## SOURCE MATERIAL

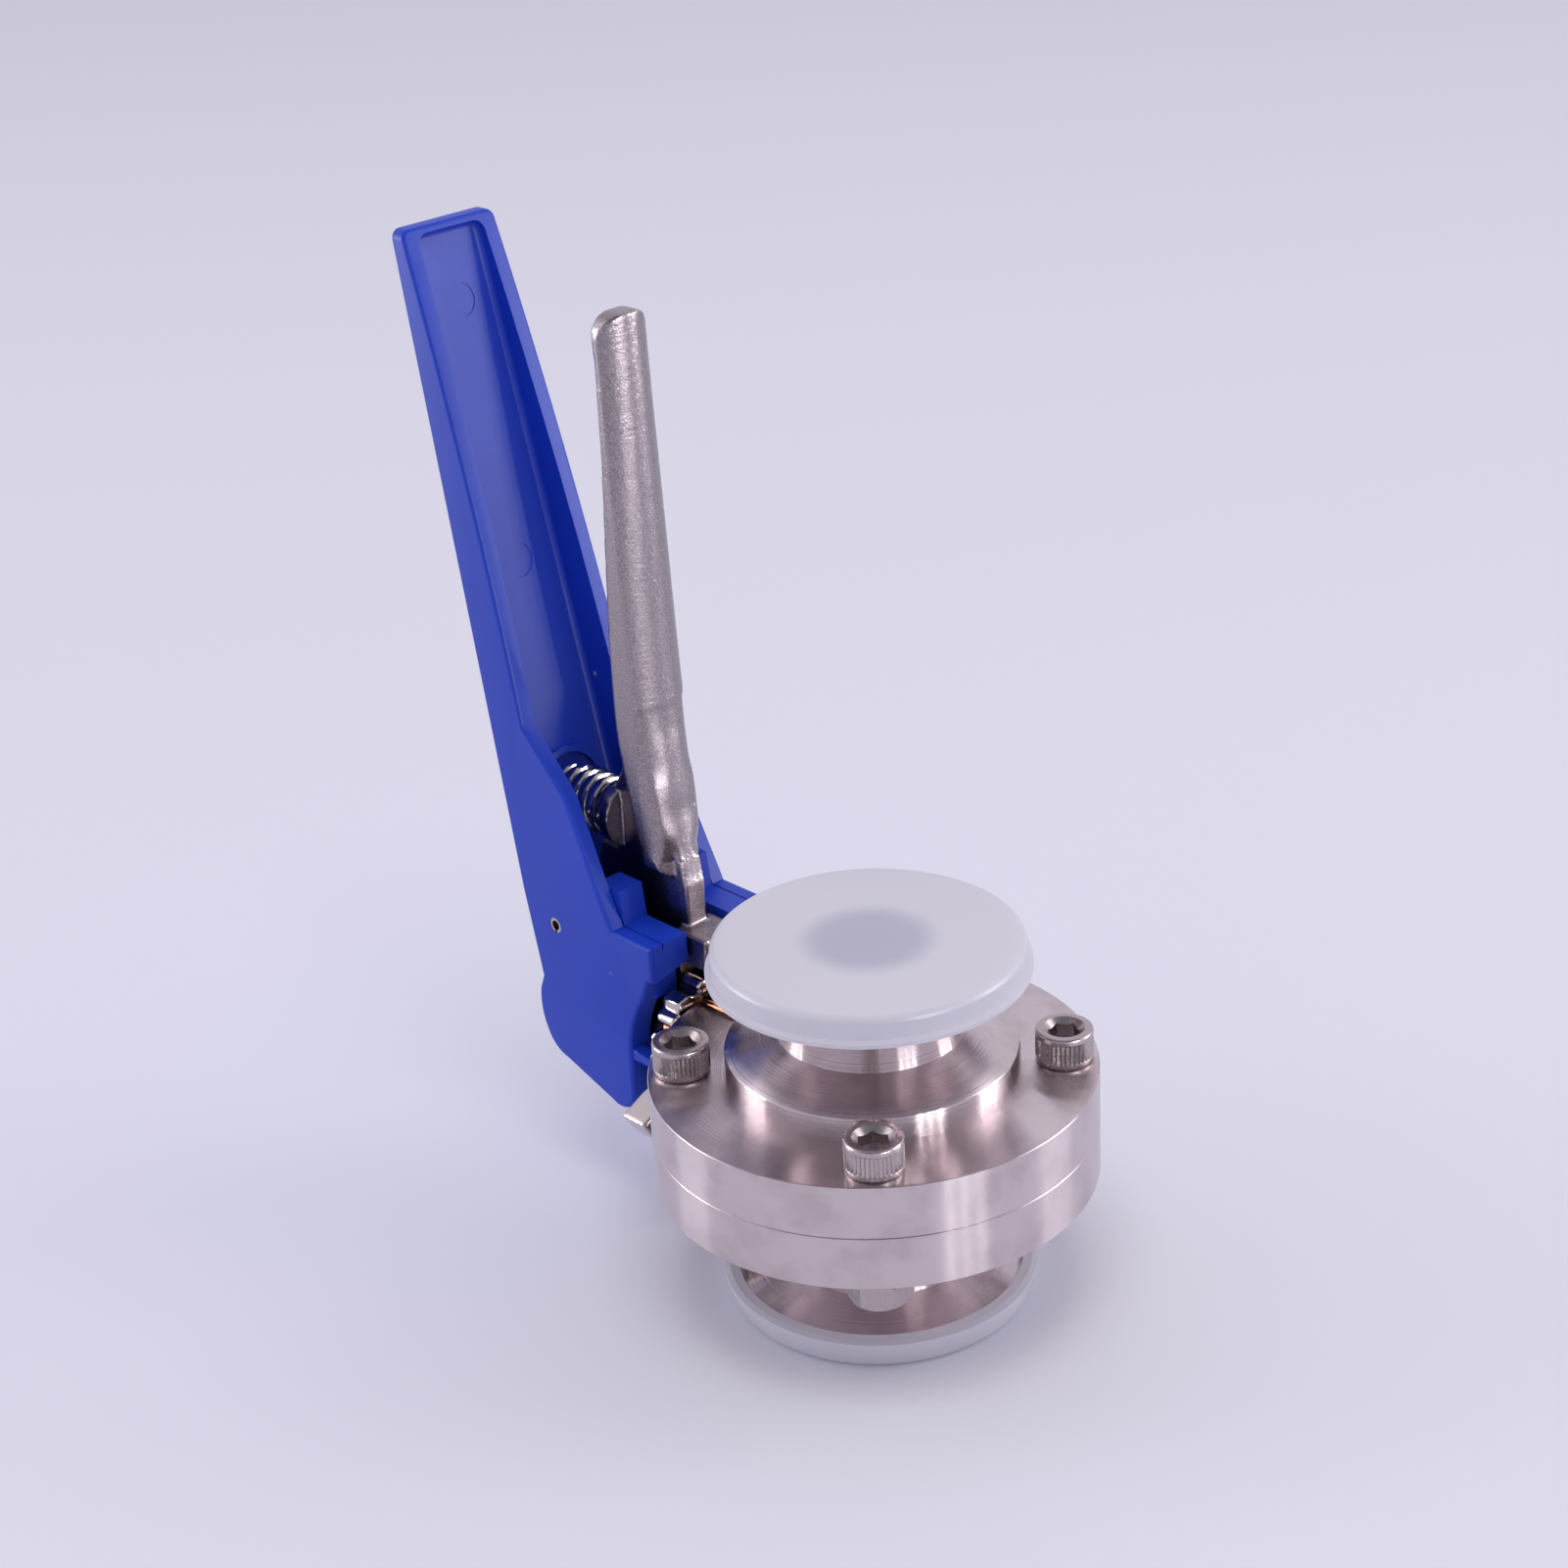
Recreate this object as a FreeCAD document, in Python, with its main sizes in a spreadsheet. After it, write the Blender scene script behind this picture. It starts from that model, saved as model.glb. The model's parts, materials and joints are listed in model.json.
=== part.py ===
import FreeCAD, Part
import math
import os
import re
import Sketcher

# Sanitary butterfly valve with 50.5 mm clamp ends and a squeeze-trigger handle.
# Millimetres, +Z up along the bore. The origin is on the valve axis at the rest face, which is
# the underside of the lower dust cap. The stem points to -X, and the handle stands up at its end.
# Each piece is drawn about the split plane between the two body halves, then raised to its place.

SIZES = {
    # body halves
    "face_to_face": 66.0,
    "bore_radius": 11.2,
    "flange_radius": 39.0,
    "flange_thickness": 9.85,
    "edge_break": 0.6,
    "hub_clearance": 1.7265,
    "hub_height": 14.4,
    "cone_angle": 20.0,
    "neck_radius": 16.5,
    "ferrule_radius": 25.25,
    "ferrule_rim": 2.85,
    "gasket_bead_radius": 21.8,
    "gasket_bead_half": 1.6,
    "gasket_bead_floor": 0.7,
    "gasket_bead_depth": 1.3,
    # liner, disc and stem
    "liner_radius": 17.0,
    "liner_half_height": 7.5,
    "disc_clearance": 0.15,
    "disc_half_thickness": 3.2,
    "disc_rim_half": 0.9,
    "stem_radius": 5.0,
    "bush_wall": 1.45,
    "running_fit": 0.05,
    "end_bush_length": 8.0,
    "square_size": 8.0,
    # fasteners
    "bolt_edge": 6.0,
    "bolt_diameter": 6.0,
    "bolt_hole_clearance": 0.3,
    "bolt_length": 25.0,
    "head_diameter": 10.0,
    "head_height": 6.0,
    "hex_key": 5.0,
    "key_depth": 3.0,
    "nut_width": 10.0,
    "nut_height": 5.0,
    # index plate
    "plate_gap": 0.2,
    "plate_thickness": 4.1,
    "plate_round": 0.5,
    "stem_clearance": 0.3,
    "ring_root_radius": 11.9,
    "tooth_height": 2.8,
    "tooth_width": 2.4,
    "tooth_length": 4.7,
    "tooth_root": 0.6,
    "tooth_tip_share": 0.55,
    "tooth_pitch": 18.0,
    "tooth_start": 72.0,
    "tooth_count": 8.0,
    "ear_thickness": 1.5,
    "ear_half_width": 10.0,
    "ear_overlap": 9.5,
    "ear_corner": 4.5,
    "lug_radius": 22.3,
    "lug_rise": 2.2,
    "lug_start": 207.0,
    "lug_stop": 300.0,
    # lever: a "set" is how far a front face lies behind the hub's inner face
    "lever_gap": 0.7,
    "hub_length": 14.0,
    "lever_hub_radius": 8.5,
    "web_thickness": 4.5,
    "grip_half_width": 5.3,
    "grip_taper": 0.3,
    "grip_crown": 1.6,
    "grip_bottom": 31.5,
    "grip_bottom_set": 2.2,
    "grip_bottom_depth": 5.0,
    "grip_waist": 56.0,
    "grip_waist_set": 4.8,
    "grip_waist_depth": 6.6,
    "grip_middle": 93.0,
    "grip_middle_set": 6.5,
    "grip_middle_depth": 4.2,
    "grip_top": 134.5,
    "grip_top_set": 7.6,
    "grip_top_depth": 3.0,
    "grip_top_corner": 4.0,
    "grip_bottom_corner": 2.6,
    "web_round": 0.6,
    "rib_height": 44.0,
    "rib_set": 3.4,
    "brow_height": 30.0,
    "brow_forward": 0.4,
    "foot_forward": 7.0,
    "foot_low": 16.0,
    "foot_high": 22.0,
    "foot_half_width": 4.5,
    "foot_root": 1.5,
    "back_step": 9.5,
    "web_top": 75.0,
    "web_top_set": 10.4,
    "saddle_height": 57.0,
    "saddle_set": 11.2,
    "saddle_radius": 60.0,
    "knee_rise": 47.9,
    "knee_set": 15.5,
    "pin_behind_hub": 9.6,
    "pin_height": 18.8,
    "boss_radius": 4.3,
    "boss_half_width": 4.9,
    "seat_ahead": 5.4,
    "seat_thickness": 2.2,
    "seat_rim": 1.0,
    "peg_length": 3.4,
    "peg_half": 3.4,
    "screw_diameter": 5.0,
    "screw_head_radius": 4.75,
    "screw_head_height": 3.0,
    "screw_head_edge": 0.8,
    "screw_crown_radius": 2.6,
    "screw_length": 12.0,
    "screw_key": 3.0,
    "screw_key_depth": 1.8,
    "washer_radius": 6.0,
    "washer_thickness": 1.2,
    # trigger: "behind" and "ahead" are measured from the pin's axis, heights from the stem's axis
    "trigger_width": 28.0,
    "trigger_top_width": 20.5,
    "taper_start": 24.0,
    "trigger_lean": 11.8,
    "back_behind": 4.0,
    "trigger_top": 142.9,
    "trigger_top_depth": 3.6,
    "trigger_wall": 3.0,
    "trigger_web": 1.8,
    "trigger_end_wall": 1.6,
    "trigger_round": 0.8,
    "top_corner": 1.8,
    "channel_corner": 2.2,
    "channel_round": 1.2,
    "channel_start": 15.5,
    "heel_top_height": 6.5,
    "heel_behind": 6.6,
    "heel_height": 3.5,
    "heel_radius": 14.0,
    "sole_behind": 5.0,
    "sole_height": -6.2,
    "sole_radius": 7.0,
    "arch_height": -9.6,
    "chin_ahead": 12.4,
    "chin_height": -13.7,
    "chin_radius": 4.2,
    "throat_ahead": 18.6,
    "throat_height": -10.8,
    "mouth_ahead": 18.9,
    "mouth_height": 0.5,
    "mouth_radius": 24.0,
    "jaw_ahead": 23.2,
    "jaw_height": 11.5,
    "lip_ahead": 23.9,
    "lip_height": 17.6,
    "beak_ahead": 26.5,
    "block_top": 23.0,
    "crook_ahead": 16.0,
    "knee_ahead": 5.0,
    "knee_height": 46.0,
    "hip_behind": 5.8,
    "hip_height": 56.5,
    "brim_radius": 800.0,
    "head_wall": 3.0,
    "cheek_inner": 9.2,
    "slot_half": 5.2,
    "block_low": 15.5,
    "block_back_ahead": 5.6,
    "rib_front_ahead": 15.1,
    "rib_back_ahead": 9.1,
    "rib_top": 29.5,
    "dog_root_ahead": 17.6,
    "dog_thickness": 2.4,
    "dog_side_gap": 0.6,
    "dog_drop": 1.0,
    "dog_height": 1.5,
    "dog_slope": 0.8,
    "dog_gap": 0.3,
    "ejector_radius": 3.25,
    "ejector_depth": 0.15,
    "ejector_low": 81.6,
    "ejector_high": 128.5,
    "pin_radius": 1.5,
    "pin_wall": 0.55,
    "pin_slit": 0.5,
    "pin_end_gap": 0.1,
    "spring_height": 38.8,
    "spring_radius": 5.1,
    "spring_play": 0.2,
    "spring_slack": 1.8,
    "spring_turns": 5.0,
    "wire_radius": 0.6,
    "collar_gap": 0.9,
    "collar_wall": 1.2,
    "collar_height": 1.2,
    # dust caps
    "cap_fit": 0.1,
    "cap_side_wall": 1.65,
    "cap_end_wall": 1.2,
    "cap_seat_gap": 0.05,
    "cap_depth": 5.55,
    "cap_bead": 0.95,
    "cap_bead_height": 1.5,
    "cap_bead_edge": 0.4,
}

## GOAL
Each line above is to be repeated exactly.

## FULL ANSWER
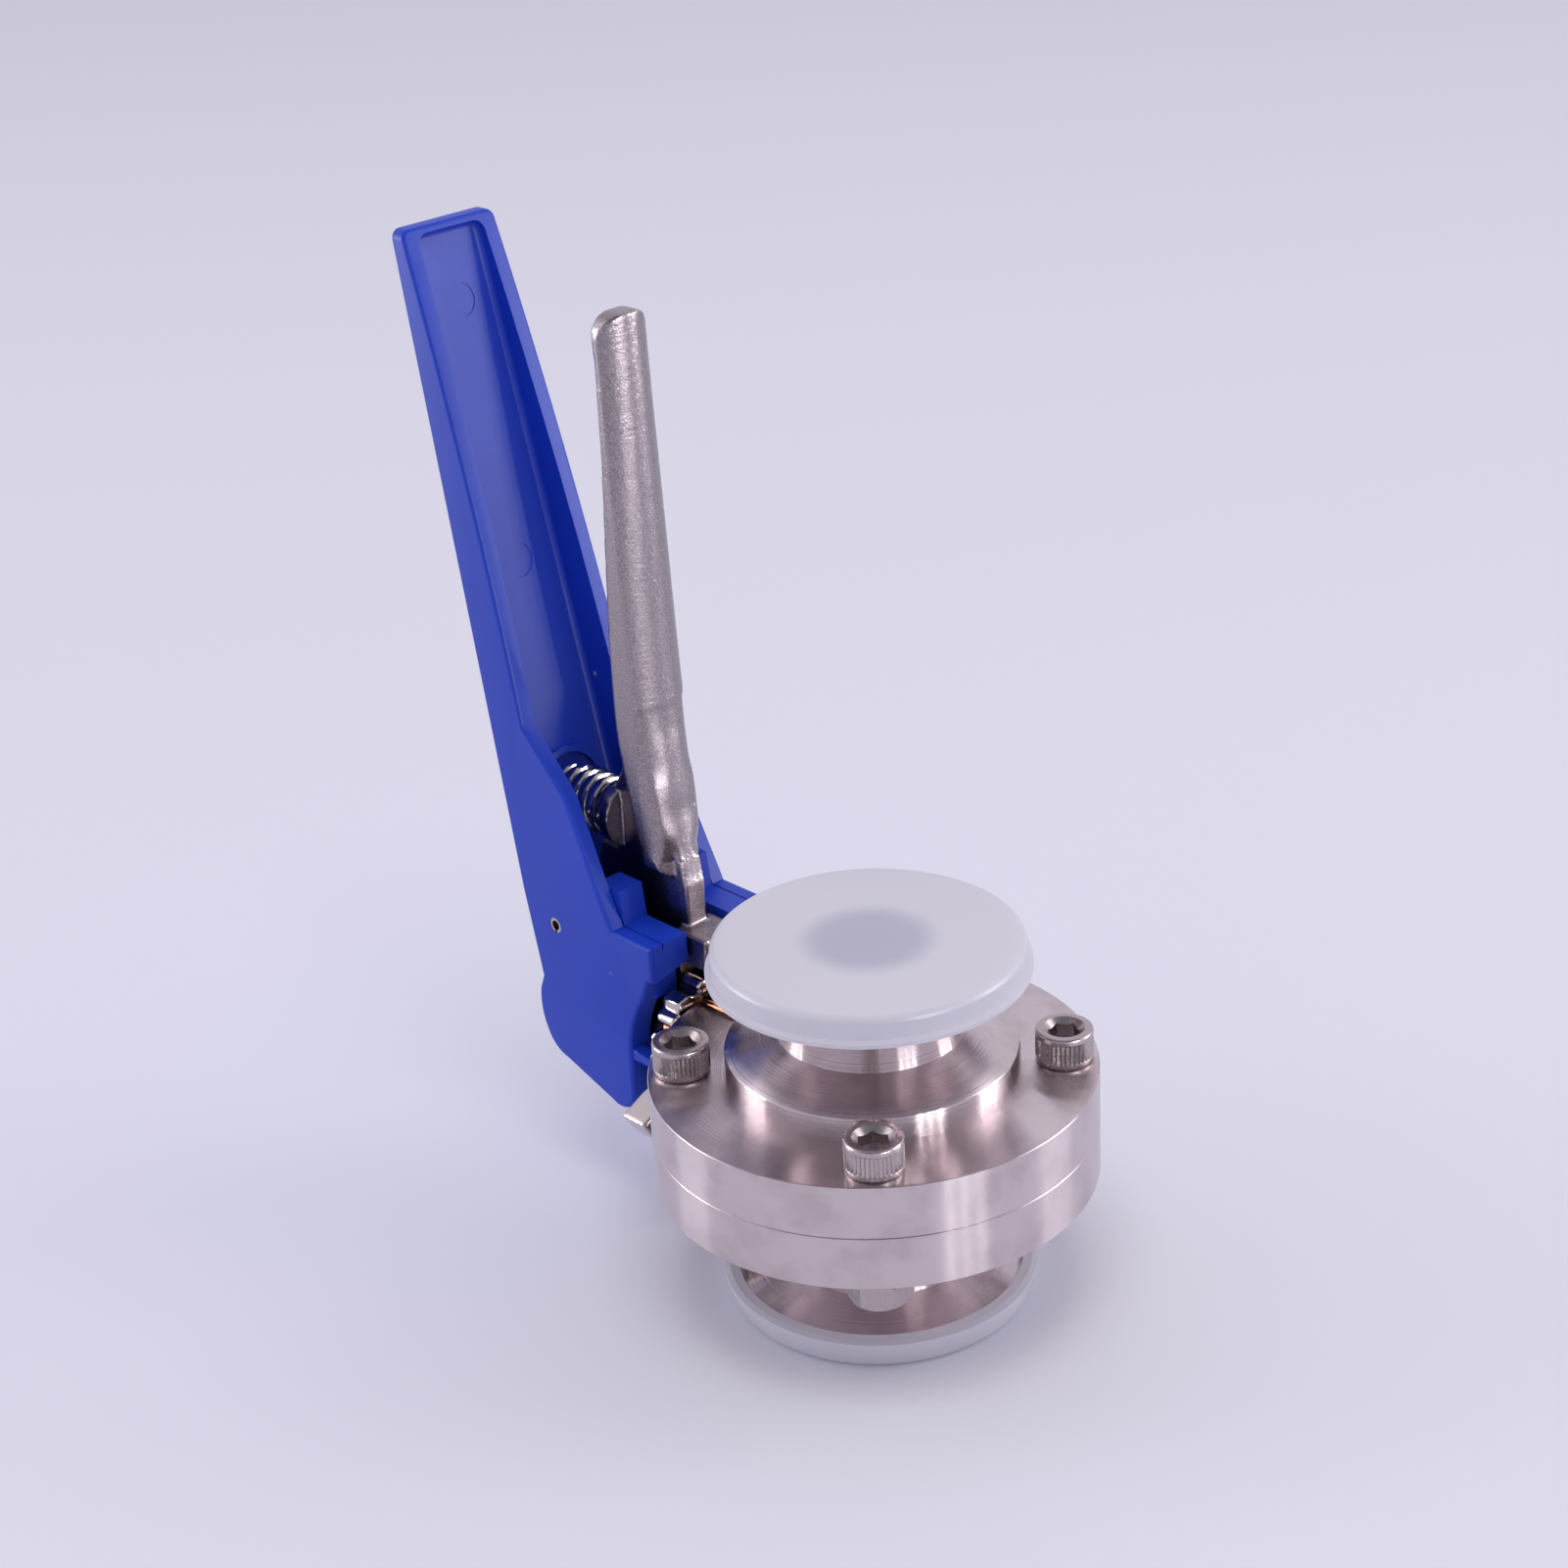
Recreate this object as a FreeCAD document, in Python, with its main sizes in a spreadsheet. After it, write the Blender scene script behind this picture. It starts from that model, saved as model.glb. The model's parts, materials and joints are listed in model.json.
=== part.py ===
import FreeCAD, Part
import math
import os
import re
import Sketcher

# Sanitary butterfly valve with 50.5 mm clamp ends and a squeeze-trigger handle.
# Millimetres, +Z up along the bore. The origin is on the valve axis at the rest face, which is
# the underside of the lower dust cap. The stem points to -X, and the handle stands up at its end.
# Each piece is drawn about the split plane between the two body halves, then raised to its place.

SIZES = {
    # body halves
    "face_to_face": 66.0,
    "bore_radius": 11.2,
    "flange_radius": 39.0,
    "flange_thickness": 9.85,
    "edge_break": 0.6,
    "hub_clearance": 1.7265,
    "hub_height": 14.4,
    "cone_angle": 20.0,
    "neck_radius": 16.5,
    "ferrule_radius": 25.25,
    "ferrule_rim": 2.85,
    "gasket_bead_radius": 21.8,
    "gasket_bead_half": 1.6,
    "gasket_bead_floor": 0.7,
    "gasket_bead_depth": 1.3,
    # liner, disc and stem
    "liner_radius": 17.0,
    "liner_half_height": 7.5,
    "disc_clearance": 0.15,
    "disc_half_thickness": 3.2,
    "disc_rim_half": 0.9,
    "stem_radius": 5.0,
    "bush_wall": 1.45,
    "running_fit": 0.05,
    "end_bush_length": 8.0,
    "square_size": 8.0,
    # fasteners
    "bolt_edge": 6.0,
    "bolt_diameter": 6.0,
    "bolt_hole_clearance": 0.3,
    "bolt_length": 25.0,
    "head_diameter": 10.0,
    "head_height": 6.0,
    "hex_key": 5.0,
    "key_depth": 3.0,
    "nut_width": 10.0,
    "nut_height": 5.0,
    # index plate
    "plate_gap": 0.2,
    "plate_thickness": 4.1,
    "plate_round": 0.5,
    "stem_clearance": 0.3,
    "ring_root_radius": 11.9,
    "tooth_height": 2.8,
    "tooth_width": 2.4,
    "tooth_length": 4.7,
    "tooth_root": 0.6,
    "tooth_tip_share": 0.55,
    "tooth_pitch": 18.0,
    "tooth_start": 72.0,
    "tooth_count": 8.0,
    "ear_thickness": 1.5,
    "ear_half_width": 10.0,
    "ear_overlap": 9.5,
    "ear_corner": 4.5,
    "lug_radius": 22.3,
    "lug_rise": 2.2,
    "lug_start": 207.0,
    "lug_stop": 300.0,
    # lever: a "set" is how far a front face lies behind the hub's inner face
    "lever_gap": 0.7,
    "hub_length": 14.0,
    "lever_hub_radius": 8.5,
    "web_thickness": 4.5,
    "grip_half_width": 5.3,
    "grip_taper": 0.3,
    "grip_crown": 1.6,
    "grip_bottom": 31.5,
    "grip_bottom_set": 2.2,
    "grip_bottom_depth": 5.0,
    "grip_waist": 56.0,
    "grip_waist_set": 4.8,
    "grip_waist_depth": 6.6,
    "grip_middle": 93.0,
    "grip_middle_set": 6.5,
    "grip_middle_depth": 4.2,
    "grip_top": 134.5,
    "grip_top_set": 7.6,
    "grip_top_depth": 3.0,
    "grip_top_corner": 4.0,
    "grip_bottom_corner": 2.6,
    "web_round": 0.6,
    "rib_height": 44.0,
    "rib_set": 3.4,
    "brow_height": 30.0,
    "brow_forward": 0.4,
    "foot_forward": 7.0,
    "foot_low": 16.0,
    "foot_high": 22.0,
    "foot_half_width": 4.5,
    "foot_root": 1.5,
    "back_step": 9.5,
    "web_top": 75.0,
    "web_top_set": 10.4,
    "saddle_height": 57.0,
    "saddle_set": 11.2,
    "saddle_radius": 60.0,
    "knee_rise": 47.9,
    "knee_set": 15.5,
    "pin_behind_hub": 9.6,
    "pin_height": 18.8,
    "boss_radius": 4.3,
    "boss_half_width": 4.9,
    "seat_ahead": 5.4,
    "seat_thickness": 2.2,
    "seat_rim": 1.0,
    "peg_length": 3.4,
    "peg_half": 3.4,
    "screw_diameter": 5.0,
    "screw_head_radius": 4.75,
    "screw_head_height": 3.0,
    "screw_head_edge": 0.8,
    "screw_crown_radius": 2.6,
    "screw_length": 12.0,
    "screw_key": 3.0,
    "screw_key_depth": 1.8,
    "washer_radius": 6.0,
    "washer_thickness": 1.2,
    # trigger: "behind" and "ahead" are measured from the pin's axis, heights from the stem's axis
    "trigger_width": 28.0,
    "trigger_top_width": 20.5,
    "taper_start": 24.0,
    "trigger_lean": 11.8,
    "back_behind": 4.0,
    "trigger_top": 142.9,
    "trigger_top_depth": 3.6,
    "trigger_wall": 3.0,
    "trigger_web": 1.8,
    "trigger_end_wall": 1.6,
    "trigger_round": 0.8,
    "top_corner": 1.8,
    "channel_corner": 2.2,
    "channel_round": 1.2,
    "channel_start": 15.5,
    "heel_top_height": 6.5,
    "heel_behind": 6.6,
    "heel_height": 3.5,
    "heel_radius": 14.0,
    "sole_behind": 5.0,
    "sole_height": -6.2,
    "sole_radius": 7.0,
    "arch_height": -9.6,
    "chin_ahead": 12.4,
    "chin_height": -13.7,
    "chin_radius": 4.2,
    "throat_ahead": 18.6,
    "throat_height": -10.8,
    "mouth_ahead": 18.9,
    "mouth_height": 0.5,
    "mouth_radius": 24.0,
    "jaw_ahead": 23.2,
    "jaw_height": 11.5,
    "lip_ahead": 23.9,
    "lip_height": 17.6,
    "beak_ahead": 26.5,
    "block_top": 23.0,
    "crook_ahead": 16.0,
    "knee_ahead": 5.0,
    "knee_height": 46.0,
    "hip_behind": 5.8,
    "hip_height": 56.5,
    "brim_radius": 800.0,
    "head_wall": 3.0,
    "cheek_inner": 9.2,
    "slot_half": 5.2,
    "block_low": 15.5,
    "block_back_ahead": 5.6,
    "rib_front_ahead": 15.1,
    "rib_back_ahead": 9.1,
    "rib_top": 29.5,
    "dog_root_ahead": 17.6,
    "dog_thickness": 2.4,
    "dog_side_gap": 0.6,
    "dog_drop": 1.0,
    "dog_height": 1.5,
    "dog_slope": 0.8,
    "dog_gap": 0.3,
    "ejector_radius": 3.25,
    "ejector_depth": 0.15,
    "ejector_low": 81.6,
    "ejector_high": 128.5,
    "pin_radius": 1.5,
    "pin_wall": 0.55,
    "pin_slit": 0.5,
    "pin_end_gap": 0.1,
    "spring_height": 38.8,
    "spring_radius": 5.1,
    "spring_play": 0.2,
    "spring_slack": 1.8,
    "spring_turns": 5.0,
    "wire_radius": 0.6,
    "collar_gap": 0.9,
    "collar_wall": 1.2,
    "collar_height": 1.2,
    # dust caps
    "cap_fit": 0.1,
    "cap_side_wall": 1.65,
    "cap_end_wall": 1.2,
    "cap_seat_gap": 0.05,
    "cap_depth": 5.55,
    "cap_bead": 0.95,
    "cap_bead_height": 1.5,
    "cap_bead_edge": 0.4,
}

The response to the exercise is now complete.